Fritz’s plan was put to the college’s instructional staff for a vote and was resoundingly rejected, with 87 percent of voters opposed. That the referendum failed, faculty leaders say, is no surprise. But they’re not sure what will happen next. They fear that Fritz will submit his proposal to the CUNY Board of Trustees, despite provisions in the college’s bylaws that, they say, mean a failed referendum bars him from doing so. A spokesman for the college told The Chronicle that no decision had been made on how to proceed.

In an email on Monday announcing the results of the referendum, Fritz wrote that he would consider the vote alongside feedback from other constituents. “In my professional opinion,” he added, “it is clear that governance at the College of Staten Island needs to be improved.”

Fritz’s plan was meant to “foster a culture of collegiality, respect, and appreciation of the different perspectives inherent in different constituencies,” David Pizzuto, the college’s interim director of communications and marketing, said in a statement to The Chronicle. “The plan encourages participation from those who might not have had the opportunity to participate before, allows for inclusion of staff that were historically excluded from campus governance, ensures more voices are heard, and most importantly, creates a supportive environment for our students.” It would also “conform to best practices in higher education” and ensure the college complied with accreditation standards, Pizzuto said.

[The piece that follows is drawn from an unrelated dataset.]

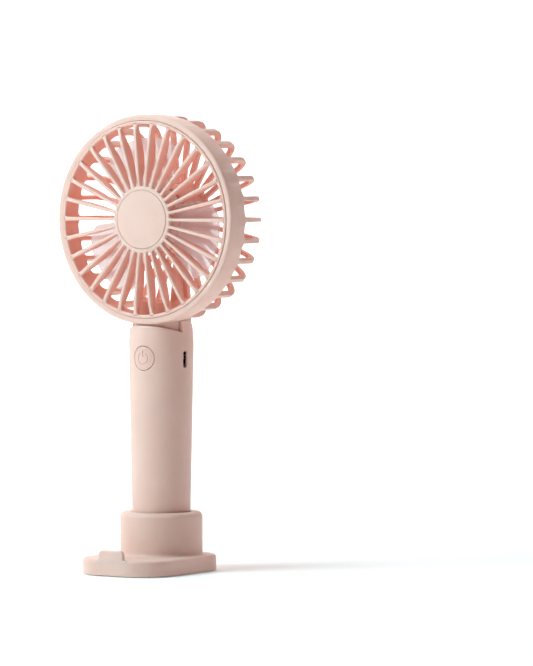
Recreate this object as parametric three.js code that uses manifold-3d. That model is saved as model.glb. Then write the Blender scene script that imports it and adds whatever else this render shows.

The CUNY system did not immediately respond to a request for comment late Friday.

Faculty members, though, see it differently. They point out that the governance debate followed a vote of no confidence in Fritz and the provost, J. Michael Parrish, in December. It’s not hard, faculty leaders say, to draw a connection between the no-confidence vote and the new governance plan, which Fritz announced in March. It was, the leaders say, a retaliatory measure.

Nor is it a coincidence that Fritz’s plan would eliminate the Faculty Senate, which issued the no-confidence vote, said Cindy Hing-Yuk Wong, a former chair of that body. She said Fritz’s attempt to rewrite the governance rules was a way to shield himself from criticism.

Jane Marcus-Delgado, Wong’s successor as Faculty Senate chair, took it one step further. “I’m a Latin Americanist. I study coups d’état and people who overturn governments,” Marcus-Delgado said. “That’s what he was doing.”

Simmering Frustrations

The vote of no confidence arose from years of faculty frustration, John Verzani, a professor of mathematics and the chair of the College Council, said. “There was really no smoking gun,” he said, but financial mismanagement and a raft of departures — 35 faculty members left the college in the 18 months preceding the no-confidence vote — contributed to the consternation.

“The president, frankly, I think, was just really tired of dealing with a lot of the people who were in charge, even though we had been re-elected by the faculty year after year,” Marcus-Delgado said. So he and other administrators “decided that they were going to see if they could find a way not to have to deal with us.”

So morale was low when Fritz’s governance plan “hit like a ton of bricks,” as Marcus-Delgado put it. Some things at the college had not been working, but faculty governance was not among them. Verzani said that during his time as chair of the bylaws committee, he’d received just a handful of proposals to modify the governance plan. “It was definitely not a festering conversation that the college wanted to have.”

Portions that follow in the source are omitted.